The question is whether that transition happens quickly enough. If institutions move slowly, the price may continue to grind instead of breakout. If they move in size, the $1.45 wall could finally get absorbed. That, and not any single headline target, is what will decide whether XRP gets a real market re-rating or just another temporary sugar rush.
Key takeaways and questions
What is Standard Chartered forecasting for XRP ETFs?
It sees first-year inflows of $4 billion to $8 billion if the CLARITY Act passes and gives institutions the legal certainty they need.
Why is the $1.45 level so important for XRP?
Because around 1.16 billion XRP is clustered there as a potential sell wall, and many holders view that area as a break-even exit point.

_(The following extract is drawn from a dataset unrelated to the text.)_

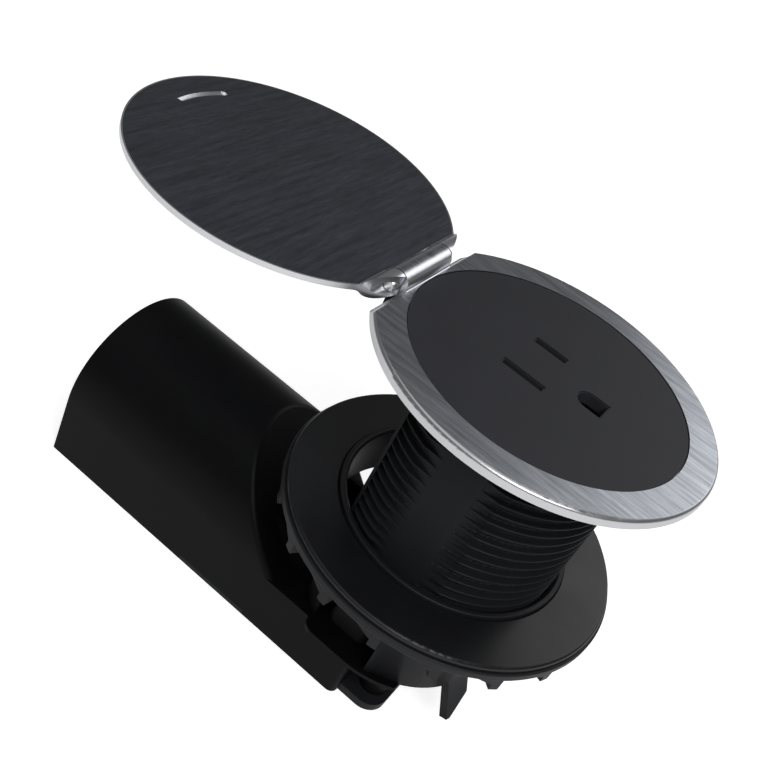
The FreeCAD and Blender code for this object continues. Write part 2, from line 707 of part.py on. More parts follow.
def box_housing():
    body = box_block()
    inside = arch(BOX_WALL, BOX_FRONT_Y, BOX_END_Y, -BIG).common(side_profile(BOX_WALL, -BIG))
    body = body.cut(inside)
    mouth_x = BOX_R - BOX_WALL
    body = body.cut(box(-mouth_x, mouth_x, BOX_FRONT_Y, 0, BOX_BOTTOM, COVER_TOP))
    pieces = mirrored_pair(slope_rib()) + [foot_plate()]
    pieces += mirrored_pair(post(BOSS_R, COVER_TOP, LIP_UNDER, FRONT_BOSS_X, FRONT_BOSS_Y))
    pieces += mirrored_pair(post(PEG_R, LIP_UNDER - PEG_H, LIP_UNDER, PEG_X, PEG_Y))
    pieces += mirrored_pair(post(BOSS_R, COVER_TOP, COVER_TOP + REAR_BOSS_H, REAR_BOSS_X, REAR_BOSS_Y))
    body = fuse_all(body, pieces)
    body = body.cut(box(-WIRE_WAY_X, WIRE_WAY_X, 0, WIRE_WAY_Y, DECK_UNDER, DECK_TOP))
    body = body.cut(rod_y(ENTRY_R + FIT, BOX_END_Y - 2 * BOX_WALL, BIG, -BOX_AXIS))
    notch = box(mouth_x, BIG, TAB_START_Y - FIT, TAB_START_Y + TAB_L + FIT, BOX_BOTTOM,
                BOX_BOTTOM + TAB_H + FIT)
    body = cut_all(body, mirrored_pair(notch))
    body = cut_all(body, cover_screw_places(screw_hole(CASE_SCREW, 0)))
    return cut_all(body, foot_screw_places(screw_hole(CASE_SCREW, 0)))


def box_cover():
    half = BOX_R - BOX_WALL - STILL_GAP
    end_y = BOX_END_Y - BOX_WALL - STILL_GAP
    plate = box(-half, half, COVER_FRONT_Y, end_y, BOX_BOTTOM, COVER_TOP)
    corners = upright_edges(plate, half, COVER_FRONT_Y) + upright_edges(plate, -half, COVER_FRONT_Y)
    body = plate.makeFillet(COVER_CORNER_R, corners)
    tab = box(0, BOX_R, TAB_START_Y, TAB_START_Y + TAB_L, BOX_BOTTOM, BOX_BOTTOM + TAB_H)
    body = fuse_all(body, mirrored_pair(tab))
    body = cut_all(body, cover_screw_places(post(CASE_SCREW[2] + STILL_GAP, 0, BIG)))
    return cut_all(body, cover_screw_places(screw_hole(CASE_SCREW, 0)))


def cable_bushing():
    rim = rod_y(ENTRY_RIM_R, BOX_END_Y, BOX_END_Y + ENTRY_RIM_T, -BOX_AXIS)
    rim = rim.makeFillet(0.4 * ENTRY_RIM_T, rim.Edges)
    body = rim.fuse(rod_y(ENTRY_R, BOX_END_Y - ENTRY_BODY_L, BOX_END_Y, -BOX_AXIS))
    return body.cut(rod_y(ENTRY_BORE_R, -BIG, BIG, -BOX_AXIS)).removeSplitter()


def bushing_locknut():
    y1 = BOX_END_Y - BOX_WALL
    ring = rod_y(LOCK_R, y1 - LOCK_T, y1, -BOX_AXIS)
    return ring.cut(rod_y(ENTRY_R + FIT, -BIG, BIG, -BOX_AXIS))


def save(name, shape):
    if isinstance(shape, list):
        shape = Part.makeCompound(shape)
    shape.exportStep("parts/" + name + ".step")


os.makedirs("parts", exist_ok=True)
save("flange_ring", flange_ring())
save("flange_gasket", flange_gasket())
save("flange_screws", flange_screw_places(screw(FLANGE_SCREW, True)))
save("hinge_pin", hinge_pin())
save("lid", lid())
save("socket_face", socket_face())
save("face_screws", face_screw_places(screw(FACE_SCREW)))
save("receptacle_core", receptacle_core())
save("hot_contact", blade_contact(1))
save("neutral_contact", blade_contact(-1))
save("ground_contact", ground_contact())
save("terminal_screws", terminal_places(screw(TERMINAL_SCREW)))
save("ground_screw", ground_terminal(screw(TERMINAL_SCREW)))
save("threaded_tube", threaded_tube())
save("core_screws", core_screw_places(screw(CORE_SCREW)))
save("clamp_washer", clamp_washer())
save("clamp_nut", clamp_nut())
save("box_housing", box_housing())
save("foot_screws", foot_screw_places(screw(CASE_SCREW)))
save("box_cover", box_cover())
save("cover_screws", cover_screw_places(screw(CASE_SCREW)))
save("cable_bushing", cable_bushing())
save("bushing_locknut", bushing_locknut())
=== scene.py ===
"""Countertop outlet: a round flush socket with a hinged lid, a threaded tube and a wiring box."""

import math

import bmesh
import bpy
from mathutils import Matrix, Vector


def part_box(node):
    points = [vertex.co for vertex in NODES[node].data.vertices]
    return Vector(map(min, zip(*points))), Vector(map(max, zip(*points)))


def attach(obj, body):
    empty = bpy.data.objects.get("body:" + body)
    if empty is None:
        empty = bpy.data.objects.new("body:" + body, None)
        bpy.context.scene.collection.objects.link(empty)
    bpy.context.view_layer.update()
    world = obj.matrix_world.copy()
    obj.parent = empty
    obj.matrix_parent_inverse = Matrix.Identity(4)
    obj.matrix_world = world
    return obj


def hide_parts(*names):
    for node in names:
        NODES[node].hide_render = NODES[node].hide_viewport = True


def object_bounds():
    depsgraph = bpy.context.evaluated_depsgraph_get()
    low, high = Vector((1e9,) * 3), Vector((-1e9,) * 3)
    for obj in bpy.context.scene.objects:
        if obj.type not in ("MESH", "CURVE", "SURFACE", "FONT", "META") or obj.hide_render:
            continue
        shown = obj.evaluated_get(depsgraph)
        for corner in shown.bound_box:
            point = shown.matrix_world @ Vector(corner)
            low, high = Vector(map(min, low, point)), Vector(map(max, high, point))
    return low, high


bl_info = {
    "name": "Countertop outlet",
    "version": (1, 0, 0),
    "blender": (4, 5, 0),
    "location": "3D View > Sidebar > Outlet",
    "description": "Dresses the countertop outlet and lights it on a white floor",
    "category": "Object",
}

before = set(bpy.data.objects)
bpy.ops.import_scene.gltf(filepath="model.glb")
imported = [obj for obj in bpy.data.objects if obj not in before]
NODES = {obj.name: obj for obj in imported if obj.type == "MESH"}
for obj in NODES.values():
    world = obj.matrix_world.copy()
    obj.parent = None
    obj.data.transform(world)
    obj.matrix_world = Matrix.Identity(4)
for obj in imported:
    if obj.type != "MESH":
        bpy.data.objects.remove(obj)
CAD_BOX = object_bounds()
MM = 0.001

# Meshes: how finely round ones are divided, and how they are welded and shaded
RIDGE_STEPS = 300  # in one turn of the thread
LAND_STEPS = 4
RING_STEPS = 180
WELD = 0.0002 * MM
SHARP_EDGE = math.radians(30.0)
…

Why does the CLARITY Act matter for XRP institutional adoption?
It could turn XRP’s status from legal uncertainty into a more durable framework that pension funds and asset managers can buy under without fearing a regulatory reversal.
Can retail ETF demand push XRP higher on its own?
It can help defend the price floor, but it likely cannot absorb the full overhead supply at $1.45 by itself.
What is the main bullish case for XRP?
That legal clarity unlocks large institutional inflows, which could finally break the sell wall and push XRP into a higher trading range.
What is the main bearish risk?
That the market sells the news again, institutional demand arrives too slowly, or the CLARITY Act stalls and leaves XRP trapped under resistance.
Is the $8 billion figure guaranteed?
No. It is a projection, not confirmed capital. Forecasts are nice; actual money is nicer.
What is the core takeaway?
The real question is not whether an XRP ETF exists, but whether legal certainty can unlock enough institutional demand to break the $1.45 wall and keep it broken.